The Pillar—Pope Francis has issued a new Vatican law that aims to combat corruption by senior officials in the curia and in the city state, and that bars investments in companies or businesses “contrary to the social doctrine of the Church.”
The new law also aims to end customary cash gifts exchanged among Church officials and those with whom they work, by prohibiting officials from receiving nearly any gift of cash. Such gifts came under heavy criticism in the wake of the Theodore McCarrick scandal.
The law comes days after the Vatican faced criticism for past investments in pharmaceutical companies which produce abortifacient drugs, and ahead of a new report on the Vatican from international anti-money laundering watchdogs.
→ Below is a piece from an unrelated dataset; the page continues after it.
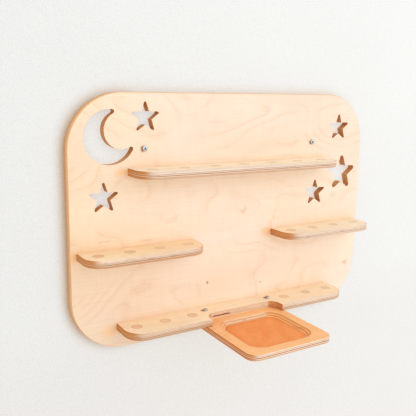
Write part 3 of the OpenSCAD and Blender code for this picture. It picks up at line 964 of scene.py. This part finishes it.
def plaster(name, tint, grain, glow):
    """Pale matte surface that is only there when seen from its front and glows a little.
    grain is the strength of its relief."""
    mat = Material(name)
    at = mat.position()
    fine = mat.noise(at, scale=0.35, detail=5.0, rough=0.62)
    broad = mat.noise(at, scale=0.018, detail=3.0)
    middle = mat.noise(at, scale=0.11, detail=3.0, rough=0.55)
    patch = mat.noise(at, scale=0.004)
    gain = 1.0 + (fine.swing(0.05) + patch.swing(0.03))
    colour = mat.gain(tint, gain)

    # warm shade close to the board, hardly any inside its outline
    x, _, z = mat.split(at)
    shade = (mat.span(mat.openness(distance=0.022, samples=8), over=(0.92, 0.50))
             * mat.span(x, over=(-300.0, -180.0), to=(1.0, 0.25))
             * mat.span(x, over=(285.0, 300.0), to=(1.0, 0.0))
             * mat.span(z, over=(-500.0, -450.0)))
    reach = mat.beyond(x, BOARD_HALF_WIDTH - BOARD_CORNER,
                       z + -BOARD_MIDDLE_Z, BOARD_HALF_HEIGHT - BOARD_CORNER)
    inside = reach < BOARD_CORNER - EDGE_MARGIN
    shade = shade * (1.0 - inside * 0.9)
    colour = mat.tint_by(shade, colour, (0.70, 0.54, 0.40))

    # painted light: the glow grows towards the right and upwards
    rise = (mat.span(x, over=(-600.0, 600.0), to=(0.975, 1.065))
            + mat.span(z, over=(-100.0, 250.0), to=(0.0, 0.03)))
    # what the back of the board, half a millimetre away, is lit by
    ray_length = Value(mat, mat.add("ShaderNodeLightPath").outputs["Ray Length"])
    rise = rise + (ray_length < 0.0012) * 0.45
    # painted light: more glow where the wall shows through the moon and the stars
    rise = rise + inside * 0.050
    glow = mat.mix(inside, glow, scaled(glow, (1.0, 1.006, 1.022)))
    # painted shade: dimmer and slightly warmer low down
    dim = mat.span(z, over=(-260.0, -380.0))
    colour = mat.tint_by(dim, colour, (0.982, 0.972, 0.968))
    glow = mat.tint_by(dim, glow, (0.982, 0.972, 0.968))
    glow = mat.tint_by(shade, glow, (0.66, 0.50, 0.36))
    glow = mat.gain(glow, rise)

    height = fine * (0.55 * grain) + broad * (1.2 * grain) + middle * (1.6 * grain)
    height = height * mat.span(mat.split(at)[0], over=(-350.0, 450.0), to=(1.0, 0.4))
    shader = mat.surface(colour, 0.85, mat.bump(height, strength=0.8), Specular_IOR_Level=0.2,
                         Emission_Color=mat.gain(glow, gain), Emission_Strength=1.0)
    clear = Value(mat, mat.add("ShaderNodeBsdfTransparent").outputs[0])
    sides = (mat.geometry("Backfacing"), shader, clear)
    return mat.finish(mat.fill(mat.add("ShaderNodeMixShader"), sides))


def add_sheet(name, corners, material):
    mesh = bpy.data.meshes.new(name)
    mesh.from_pydata(corners, [], [(0, 1, 2, 3)])
    mesh.materials.append(material)
    sheet = bpy.data.objects.new(name, mesh)
    scene.collection.objects.link(sheet)


FLOOR_Z = -1.05
WALL_Y = 0.0006
WALL_TOP = 3.2
REACH = 5  # of the sheets to the left, right and front
FLOOR_BACK = 3

add_sheet("wall", [(-REACH, WALL_Y, FLOOR_Z), (REACH, WALL_Y, FLOOR_Z),
                   (REACH, WALL_Y, WALL_TOP), (-REACH, WALL_Y, WALL_TOP)],
          plaster("wall_plaster", tint=(0.32, 0.318, 0.310), grain=2.3,
                  glow=(0.545, 0.548, 0.543)))
add_sheet("floor", [(-REACH, -REACH, FLOOR_Z), (REACH, -REACH, FLOOR_Z),
                    (REACH, FLOOR_BACK, FLOOR_Z), (-REACH, FLOOR_BACK, FLOOR_Z)],
          plaster("floor_pale", tint=(0.62, 0.615, 0.605), grain=0.4, glow=(0.34, 0.337, 0.33)))


# ---------------------------------------------------------------- light

LIGHT_TARGET = Vector((0.0, 0.0, -0.1))


def add_area(name, at, side, power, colour=(1, 1, 1)):
    """Square area light aimed at the rack."""
    light = bpy.data.lights.new(name, "AREA")
    light.shape = "RECTANGLE"
    light.size = side
    light.size_y = side
    light.energy = power
    light.color = colour
    lamp = bpy.data.objects.new(name, light)
    scene.collection.objects.link(lamp)
    lamp.location = at
    lamp.rotation_euler = (LIGHT_TARGET - Vector(at)).to_track_quat("-Z", "Y").to_euler()


add_area("key", at=(1.9, -1.7, 1.5), side=1.8, power=5.0, colour=(1.0, 0.985, 0.97))
add_area("fill", at=(-1.6, -2.4, 0.9), side=2.2, power=3.0)
add_area("behind", at=(0.6, 2.2, 1.2), side=2.0, power=12.0)


def build_world():
    """White surround, brightest in front and a little stronger on the right."""
    world = bpy.data.worlds.new("studio")
    scene.world = world
    world.use_nodes = True
    sky = Nodes(world.node_tree)
    background = world.node_tree.nodes["Background"]
    direction = Value(sky, sky.add("ShaderNodeTexCoord").outputs["Generated"])
    x, y, _ = sky.split(direction)
    sideways = sky.span(x, over=(-1.0, 1.0), to=(-0.06, 0.10))
    front = sky.span(y, over=(0.15, -1.0), to=(0.58, 1.38))
    sky.put(background.inputs[0], (1.0, 1.0, 1.0))
    sky.put(background.inputs[1], sideways + front)


build_world()


# ---------------------------------------------------------------- camera

CAMERA_AT = (-0.56918, -0.86855, 0.09233)
YAW, PITCH, ROLL = 0.5433, -0.1977, 0.0159  # radians; yaw 0 looks along +Y
SENSOR_WIDTH = 36.0
LENS = 50.8119231


def add_camera():
    ahead = Vector((math.sin(YAW) * math.cos(PITCH), math.cos(YAW) * math.cos(PITCH),
                    math.sin(PITCH)))
    level_right = Vector((math.cos(YAW), -math.sin(YAW), 0.0))
    level_up = level_right.cross(ahead)
    right = level_right * math.cos(ROLL) + level_up * math.sin(ROLL)
    up = level_up * math.cos(ROLL) - level_right * math.sin(ROLL)
    data = bpy.data.cameras.new("camera")
    data.sensor_width = SENSOR_WIDTH
    data.lens = LENS
    data.clip_start = 0.01
    camera = bpy.data.objects.new("camera", data)
    scene.collection.objects.link(camera)
    rows = zip(right, up, -ahead, CAMERA_AT)
    camera.matrix_world = Matrix((*rows, (0, 0, 0, 1)))
    scene.camera = camera


add_camera()
scene.view_settings.view_transform = "Standard"
scene.view_settings.look = "None"
scene.view_settings.gamma = 0.77

bpy.context.view_layer.update()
The pope published on Thursday a motu proprio, “On provisions on transparency in the management of public finances,” which provides new standards for senior officials, including a required declaration of their personal financial interests and an affirmation that they are not subject to international criminal investigations.
The new rules also single out specific behaviors by curial officials and senior churchmen subject to media criticism in recent months, and even days, suggesting that Francis is continuing to take direct legal action in the light of the ongoing financial scandals at the Vatican.
Specifically prohibited are “shareholdings or interests of any kind in companies or firms operating for purposes and in sectors contrary to the Social Doctrine of the Church.”